On the budget side, the government has introduced climate budget tagging to identify, measure, monitor, and report climate-related expenditures; embedded climate and biodiversity risk screening into public investment management to ensure that major projects are climate-resilient and nature-positive in order to receive approval. He also emphasized how scaled Financing Locally Led Climate Action (FLLoCA) moves adaptation capital directly to counties and communities. Complementary measures include a green fiscal incentive policy, green public procurement, a green/blue bond policy framework, and a green taxonomy with climate risk disclosure, all designed to mainstream sustainability across debt management and capital markets. Ogweno also called for reform of global financial architecture.
GGGWeek 2025
From Principles to Practice: Connecting Standards, Instruments, and Implementation
Across interventions, the sequence was strikingly consistent. Standards come first, including credible frameworks, taxonomies, or disclosure. Those standards must feed instruments and covenants the market can price: commercial debt-for-nature conversions with strong governance; sustainability-linked terms with verifiable SPTs/KPIs; parametric insurance that pays fast; and climate-resilient clauses that defer payments automatically after extreme weather events.

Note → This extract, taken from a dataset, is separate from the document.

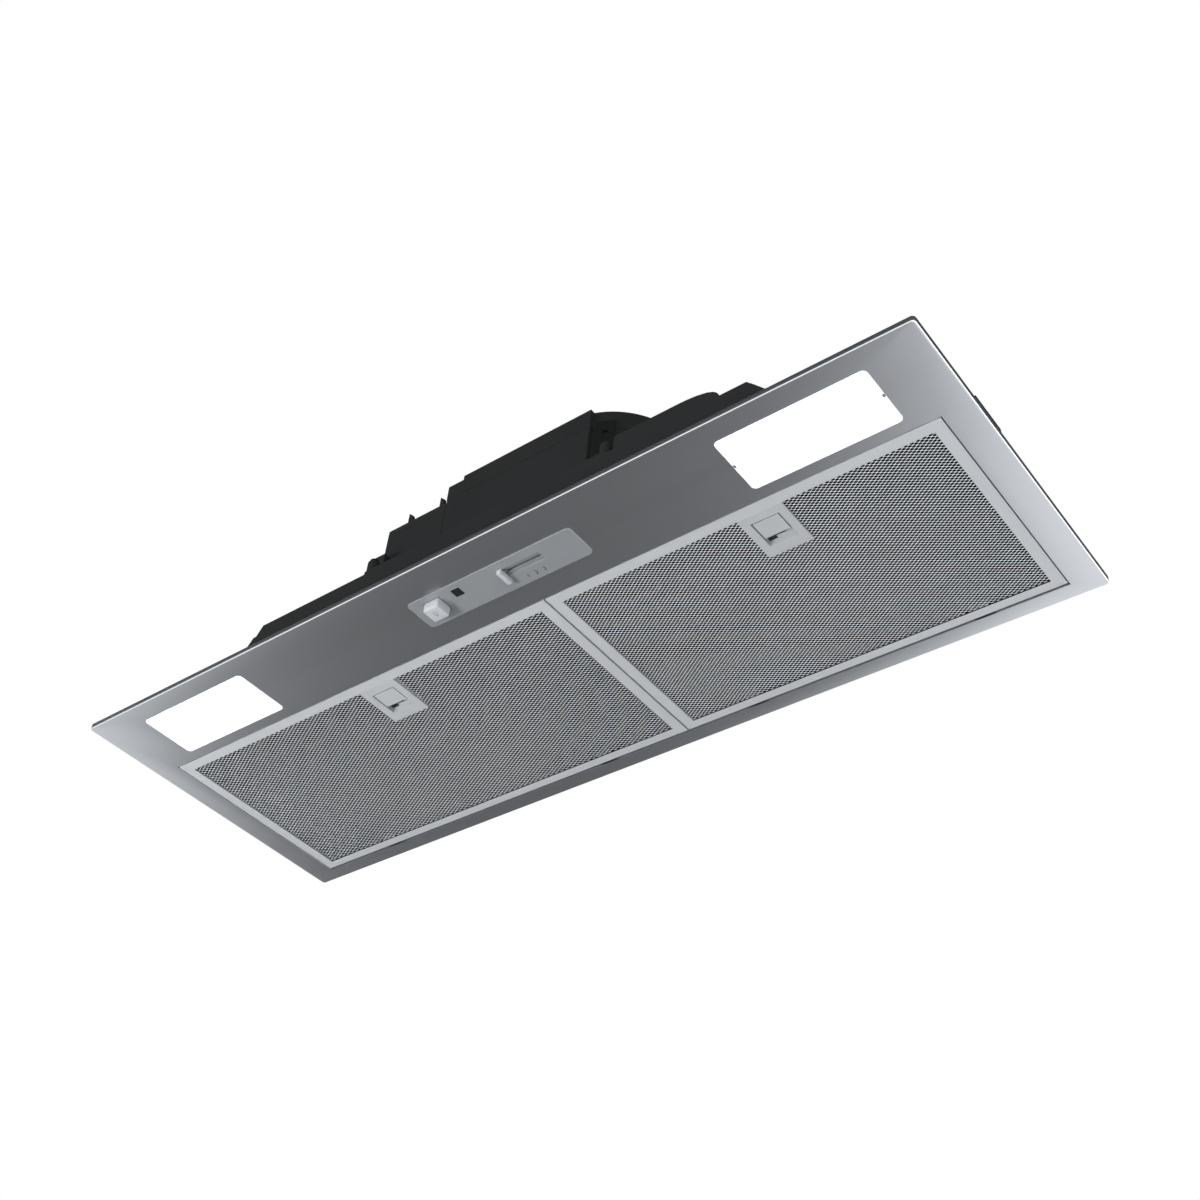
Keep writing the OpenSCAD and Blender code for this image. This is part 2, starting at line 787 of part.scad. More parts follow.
// The control strip's visible bezel
module control_bezel() {
    color("#85898b") on_face() difference() {
        union() {
            soft_span(bezel_span_x, bezel_span_y, [-bezel_proud, 0], bezel_r);
            soft_span(grow(bezel_span_x, -bezel_lap - fit_gap), grow(bezel_span_y, -bezel_lap - fit_gap),
                      [-bezel_proud, bezel_skirt], bezel_r - bezel_lap);
        }
        difference() {
            span(grow(bezel_span_x, -bezel_lap - fit_gap - control_wall),
                 grow(bezel_span_y, -bezel_lap - fit_gap - control_wall), [bezel_t, bezel_skirt + cut]);
            span(grow(slot_x, bezel_t), about(slot_y, slot_d + 2 * bezel_t), [0, slot_back]);
        }
        span(about(button_x, button_w + 2 * fit_gap), about(button_y, button_d + 2 * fit_gap),
             [-bezel_proud - cut, bezel_skirt + cut]);
        span(about(window_x, window_w + 2 * run_gap), about(row_y + window_shift, window_w + 2 * run_gap),
             [-bezel_proud - cut, bezel_skirt + cut]);
        span(slot_x, about(slot_y, slot_d), [-bezel_proud - cut, slot_depth - bezel_proud]);
        span(slot_x, about(slot_y, slit_d), [-bezel_proud - cut, bezel_skirt + cut]);
    }
}

// The square lamp button
module light_button() {
    low = -bezel_proud - button_proud;
    color("whitesmoke") on_face() {
        hull() {
            span(about(button_x, button_w - 2 * button_taper), about(button_y, button_d - 2 * button_taper),
                 [low, low + button_taper]);
            span(about(button_x, button_w), about(button_y, button_d), [low + 2 * button_taper, bezel_t]);
        }
        span(about(button_x, button_w + 2 * button_foot), about(button_y, button_d + 2 * button_foot),
             [bezel_t + fit_gap, bezel_t + fit_gap + button_foot]);
        post(button_x, button_y, [bezel_t - button_foot, control_board_z - button_travel - fit_gap],
             button_stem_r);
    }
}

// The return spring between the button and the board
module button_spring() {
    low = bezel_t + fit_gap + button_foot;
    color("silver") on_face() difference() {
        post(button_x, button_y, [low, control_board_z], button_stem_r + fit_gap + spring_wire);
        post(button_x, button_y, [low - cut, control_board_z + cut], button_stem_r + fit_gap);
    }
}

// The dark square window over the indicator light
module indicator_window() {
    color("#111111") on_face()
        span(about(window_x, window_w), about(row_y + window_shift, window_w),
             [-bezel_proud + run_gap, bezel_t]);
}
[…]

Instruments, in turn, must sit on reliable data powered by robust budget systems and planning processes that can track, report, and course-correct over the lifetime of the operation. The importance of climate-budget tagging, public investment criteria that favors lifetime resilience and sustainability over lowest upfront cost, and independent conservation trust funds that support non-bankable community-led nature projects and can endure political cycles has never been clearer. None of these instruments can scale without enhancing local capacity: bridging the gap between earth science and policy, community engagement, fiduciary control, and performance verification are not overhead; they are a crucial asset to leverage the financial architecture for the long-term benefit of the planet.